English poet and playwright Robert Browning was born on 7 May 1812.
He was one of the foremost Victorian poets, famous for his mastery of dramatic verse, especially dramatic monologues.
When he married poet Elizabeth Barrett, in 1846 the couple came to Italy first in Pisa and then in Florence, until Elizabeth’s death,
In Italy they had their only child Robert Wiedemann Barrett Browning, who was to become a painter. He was nicknamed “Pen”, because, when he was a little child, he used to mispronounce his name Wiedeman (after his paternal grandmother’s maiden name).
Out of your whole life give but a moment!
All of your life that has gone before,
All to come after it, – so you ignore,
So you make perfect the present, condense,
In a rapture of rage, for perfection’s endowment,
Thought and feeling and soul and sense,
Merged in a moment which gives me at last
You around me for once, you beneath me, above me –
Me, sure that, despite of time future, time past,
This tick of life-time’s one moment you love me!
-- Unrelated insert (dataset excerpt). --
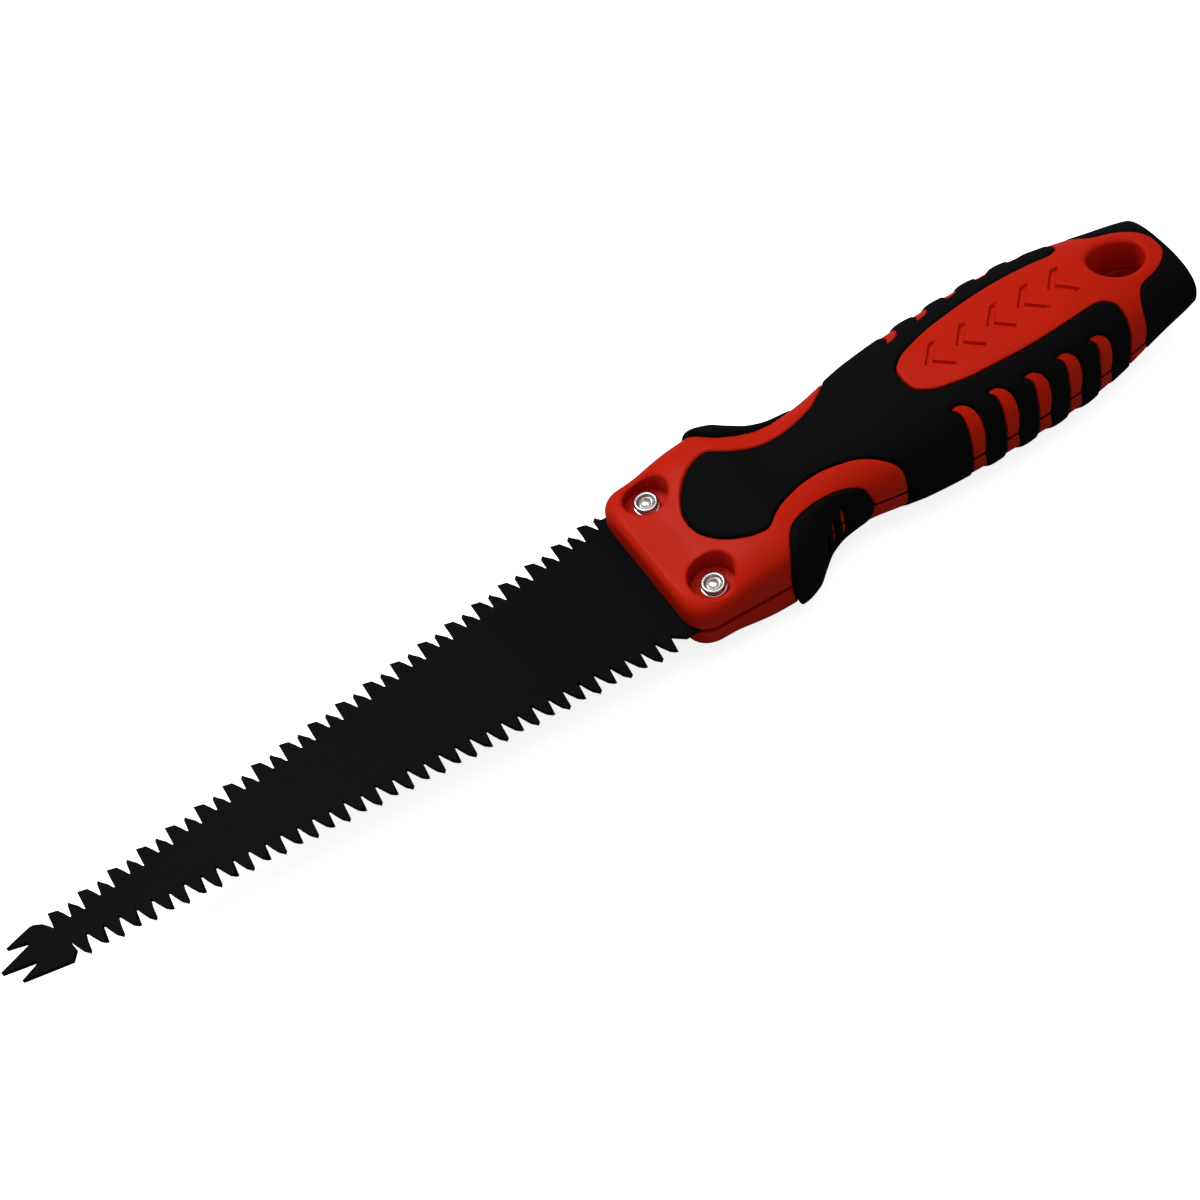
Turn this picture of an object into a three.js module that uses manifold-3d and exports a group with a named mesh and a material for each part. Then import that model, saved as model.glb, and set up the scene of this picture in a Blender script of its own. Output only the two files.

How long such suspension may linger? Ah, Sweet,
The moment eternal – just that and no more –
When ecstasy’s utmost we clutch at the core,
While cheeks burn, arms open, eyes shut, and lips meet
In these very intense lines Robert Browning beautifully expresses his desire for a perfect union with his wife Elizabeth.
Aware that ideal love can only exist for a fleeting moment he attempts to isolate that very special state of perfection : that moment gives him a sense of something lasting in his life.
The use of temporal language (time, moment, present, past, future…) creates a lexical field of time, reminding the lover and the reader that time is finite and it is always necessary to seize the moment (carpe diem).
Di tutta la tua vita, dammi solo un attimo!
Di tutta la vita che è venuta prima
e quella che verrà dopo e che quindi ignori
Perciò rendi perfetto il presente, condensa
in un’ondata di ardore, dono di perfezione,
pensiero e sensazioni, anima e sensi.
Fusi in quell’attimo che finalmente per una volta
mi dona te intorno a me, sotto di me, sopra di me –
e mi rende certo che, nonostante il tempo futuro e quello passato,
in questo attimo fugace della vita tu ami me!
Quanto tempo può durare questa sospensione? Ah, Amore,
l’attimo eterno – solo quello e nient’altro –
Quando l’estasi è al culmine, ci aggrappiamo alla sua essenza,
mentre le guance bruciano, le braccia si aprono, gli occhi si chiudono e le labbra si incontrano!